The reason to invest right now is based on the concept of compounding. Mark Twain once said that compounding is the 8th wonder of the world. What is compounding? Compounding is the concept of growing your money geometrically not arithmetically. Did I lose you already? Hang in there. Would you prefer to have a $100,000 dollars today or 1 dollar doubled every day for 20 days (one dollar today, two dollars tomorrow, four dollars the next day, etc.)? Does this sound like a trick question? One dollar doubled every day for just 20 days turns out to be over a million dollars. This is the power of compounding.

Compounding also tells us that the sooner we begin saving, the less money we will have to put away in the future. For example if you are 24 years old and invest $3,000 a year for only 10 years at an 8% interest rate by the time you are 65 years old you will have $550,897 (having invested $30,000). If you wait until you are 34, you will have to invest $3,000 a year for almost 35 years (having invested $105,000) just to have the same amount of money.

These examples should convince you that you need to start investing today. Don’t be like the typical old person who tells me, “I can’t believe I am 60 years old and I don’t have any money. I should have started when I was young. If I had only met you years ago…”

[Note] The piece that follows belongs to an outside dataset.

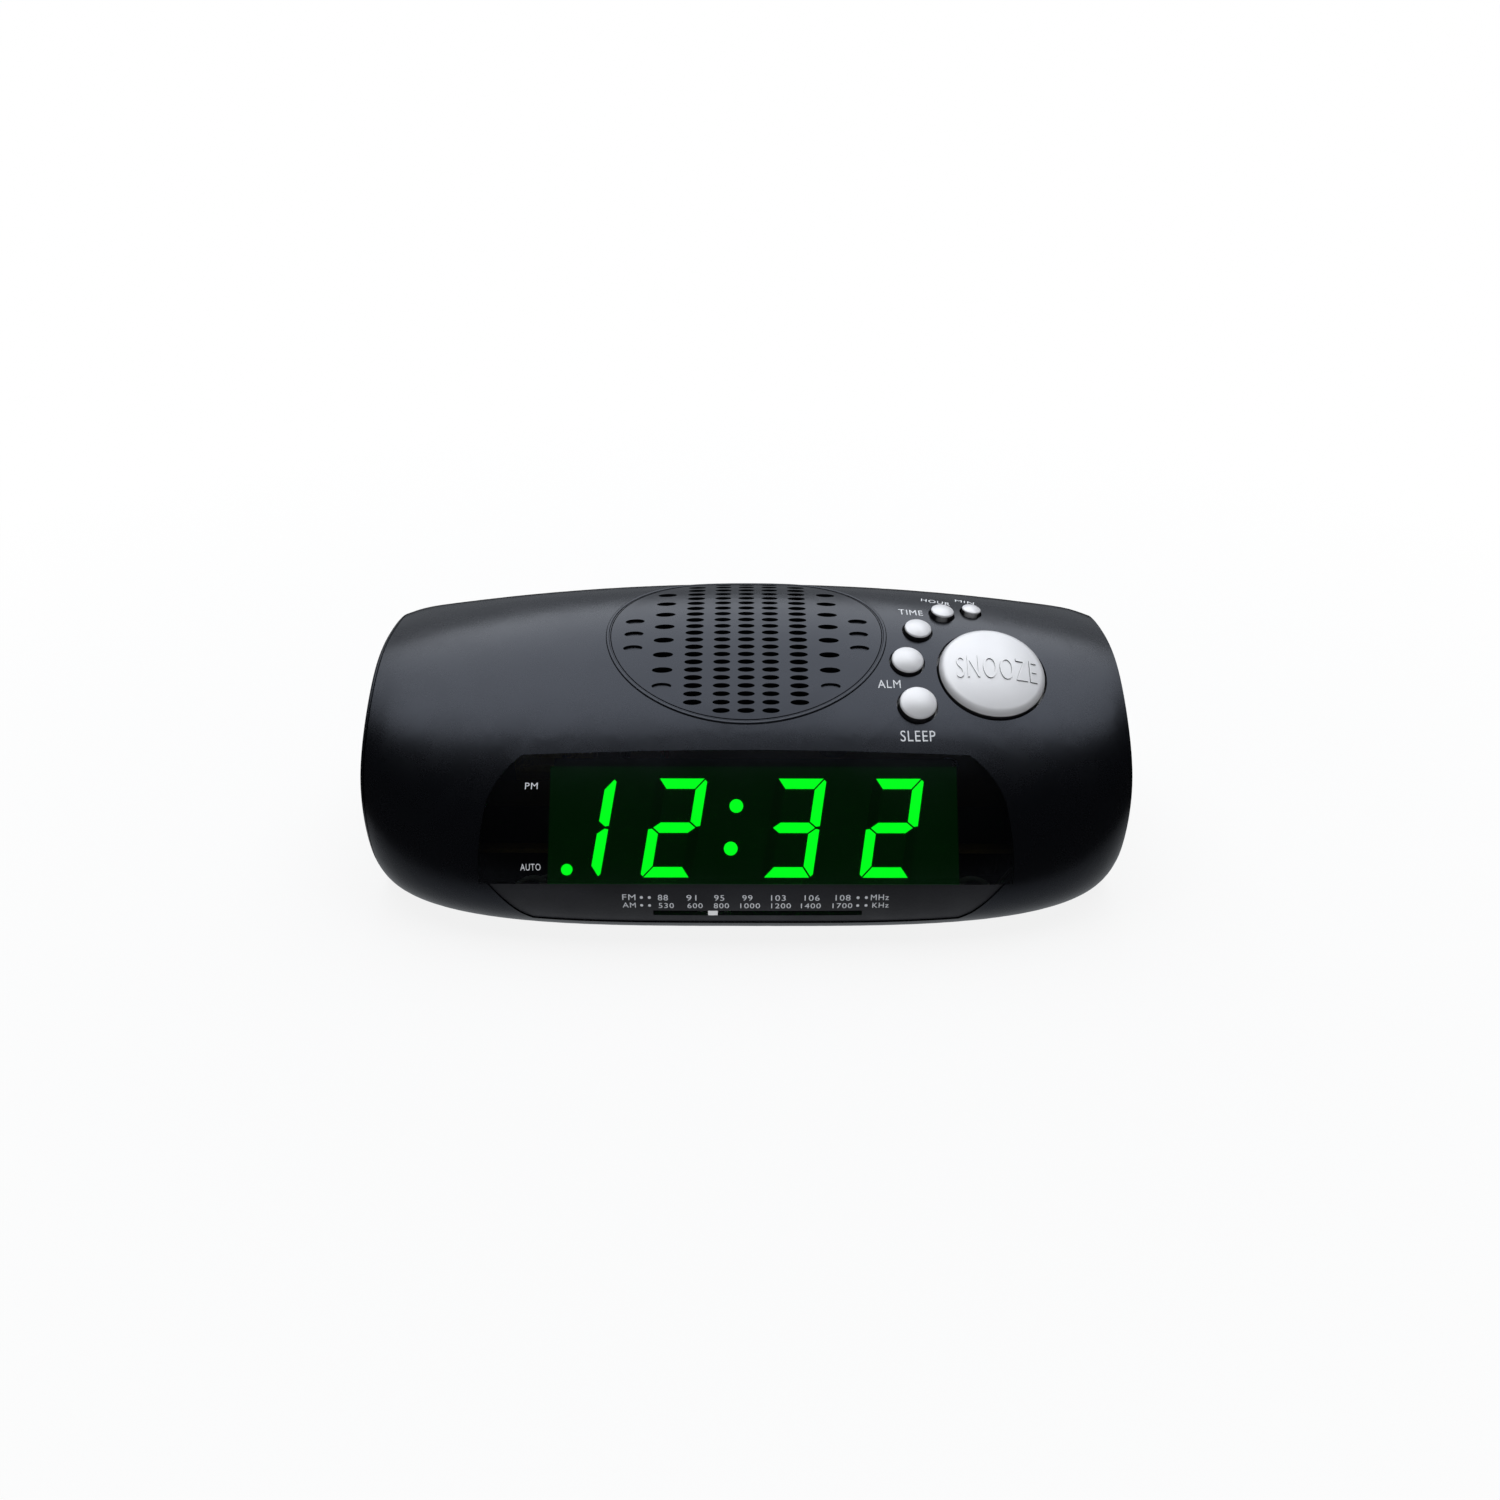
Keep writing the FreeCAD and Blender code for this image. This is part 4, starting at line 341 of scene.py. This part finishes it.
silver = make_button_paint_and_wall_shade()
board = make_board()
laminations = make_laminations()
winding = make_wound("transformer_tape", (0.62, 0.42, 0.05), 60.0, "Z", 0.30)
litz = make_wound("litz_winding", (0.55, 0.24, 0.09), 700.0, "X")
cans = make_cans()
chips = make_chips(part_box("integrated_circuits")[0].z)
wires = make_wires()
cone = finish("cone_paper", (0.028, 0.026, 0.025), 0.85, grain=1500.0, depth=8e-5, mottle=0.3)
lens = make_lens()
lit = make_glow("lit_segment", (0.0, 1.0, 0.012), 4.2, (0.02, 0.30, 0.03))
# Painted glow: the unlit segments and the display's face are not lit, yet emit a weak green standing
# in for the dim green they show behind the window.
unlit_painted_glow = make_glow("unlit_segment_painted_glow", (0.0, 1.0, 0.05), 0.015, (0.001, 0.010, 0.002))
display_face_painted_glow = make_glow("display_face_painted_glow", (0.0, 1.0, 0.06), 0.021, (0.001, 0.010, 0.002))

FINISHES = {
    "main_shell": housing, "end_cap_left": housing, "end_cap_right": housing,
    "speaker_grille": grille, "bottom_cover": underside, "battery_door": underside,
    "dial_strip": strip, "display_lens": lens,
    "snooze_button": silver, "sleep_button": silver, "alarm_button": silver,
    "time_button": silver, "hour_button": silver, "minute_button": silver,
    "tuning_wheel": knob, "volume_wheel": knob, "function_slider": knob, "band_slider": knob,
    "rubber_feet": rubber, "power_cord": flex, "power_plug": flex, "wire_aerial": flex,
    "housing_screws": zinc, "board_screws": zinc, "small_screws": zinc, "speaker_clamps": zinc,
    "transformer_bracket": zinc, "pointer_rail": zinc, "pulley_pins": zinc, "speaker_frame": zinc,
    "backup_cell": nickel, "cell_contact": nickel,
    "plug_blades": brass, "tuning_shaft": brass, "volume_shaft": brass,
    "main_board": board, "display_board": display_mask, "front_button_board": board,
    "rear_button_board": board,
    "tact_switches": switch_case, "volume_control": switch_case, "function_switch": switch_case,
    "band_switch": switch_case, "tuning_capacitor": varicap,
    "dial_pointer": pointer_white, "cord_pulley_left": nylon, "cord_pulley_right": nylon,
    "ferrite_rod": ceramic, "ferrite_coil": litz, "speaker_magnet": ceramic, "speaker_cone": cone,
    "transformer_core": laminations, "transformer_winding": winding,
    "electrolytic_capacitors": cans, "integrated_circuits": chips,
    "internal_wiring": wires, "dial_cord": string,
    "lit_segments": lit, "dark_segments": unlit_painted_glow, "led_display": display_face_painted_glow,
}
for name, node in frame["nodes"].items():
    for material_slot in node.material_slots:
        material_slot.material = FINISHES[name].material


# ---------------------------------------------------------------- pieces laid on the surfaces
depsgraph = bpy.context.evaluated_depsgraph_get()
SURFACES = {}


def surface(node):
    if node not in SURFACES:
        SURFACES[node] = BVHTree.FromObject(frame["nodes"][node], depsgraph)
    return SURFACES[node]


DROP_START = 0.008          # how far outside its point a drop starts, and how long it may fall
DROP_LENGTH = 0.03


def drop(node, point, out):
    """Where the line through a point along out meets a node's outside, with its normal."""
    hit, normal = surface(node).ray_cast(point + out * DROP_START, -out, DROP_LENGTH)[:2]
    if hit is None:
        return point, out
    return hit, normal if normal.dot(out) > 0 else -normal


TILE = 0.15                 # size of the tiles that lettering is cut into, as a share of its type size


def cut_in_tiles(bm):
    """Cut a flat mesh along a grid, so that its pieces can follow a curved surface."""
    for axis in (0, 1):
        low = min(v.co[axis] for v in bm.verts)
        high = max(v.co[axis] for v in bm.verts)
        count = math.ceil((high - low) / TILE)
        normal = [0.0, 0.0, 0.0]
        normal[axis] = 1.0
        for i in range(1, count):
            spot = [0.0, 0.0, 0.0]
            spot[axis] = low + (high - low) * i / count
            bmesh.ops.bisect_plane(bm, geom=bm.verts[:] + bm.edges[:] + bm.faces[:], dist=1e-5,
                                   plane_co=spot, plane_no=normal)


def flat_words(words):
    """Filled outline of some words as a flat mesh of small tiles."""
    curve = bpy.data.curves.new("words", "FONT")
    curve.body = words
    curve.resolution_u = 5
    curve.space_character = 1.12
    holder = bpy.data.objects.new("words", curve)
    mesh = bpy.data.meshes.new_from_object(holder)
    bpy.data.objects.remove(holder)
    bpy.data.curves.remove(curve)
    bm = bmesh.new()
    bm.from_mesh(mesh)
    bpy.data.meshes.remove(mesh)
    cut_in_tiles(bm)
    bm.verts.index_update()
    points = [v.co.xy.copy() for v in bm.verts]
    polygons = [tuple(v.index for v in face.verts) for face in bm.faces]
    bm.free()
    return points, polygons


def flat_disc(sides=20):
    points = [Vector((math.cos(2 * math.pi * i / sides), math.sin(2 * math.pi * i / sides)))
              for i in range(sides)]
    return points, [tuple(range(sides))]


def lay(bm, shape, node, centre, across, out, width, height, proud, sunk=5e-5):
    """Lay a flat shape on a node's surface as a thin plate, fitted to a width and height."""
    points, polygons = shape
    low = Vector((min(p.x for p in points), min(p.y for p in points)))
    high = Vector((max(p.x for p in points), max(p.y for p in points)))
    out = out.normalized()
    across = (across - across.dot(out) * out).normalized()
    up = out.cross(across)
    tops, bottoms = [], []
    for p in points:
        a = ((p.x - low.x) / (high.x - low.x) - 0.5) * width
        b = ((p.y - low.y) / (high.y - low.y) - 0.5) * height
        spot, normal = drop(node, centre + across * a + up * b, out)
        tops.append(bm.verts.new(spot + normal * proud))
        bottoms.append(bm.verts.new(spot - normal * sunk))
    used = {}
    for polygon in polygons:
        bm.faces.new([tops[i] for i in polygon])
        bm.faces.new([bottoms[i] for i in reversed(polygon)])
        for i, j in zip(polygon, polygon[1:] + polygon[:1]):
            used.setdefault(frozenset((i, j)), []).append((i, j))
    for sides in used.values():
        if len(sides) == 1:
            i, j = sides[0]
            bm.faces.new([tops[j], tops[i], bottoms[i], bottoms[j]])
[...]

If I have convinced you to start investing - what is your first step? Start with your retirement plan at work. Have your company withhold at least 10% of your salary from your paycheck and have it directly deposited into your 401k plan. If you don’t have a pension plan at work, you could open up an Individual Retirement Arrangement (IRA) at a bank or online with a no-load investment company. You can have money withdrawn from your checking account and directly deposited into your IRA on a monthly basis. Another great way to get started is to invest in mutual funds. Seek professional advice before investing in anything you don't understand.

By the way, George Lopez, if you are reading this, I have sent you a couple copies of my book asking you for a testimonial. Can you send it to me right now-right now, not later-later?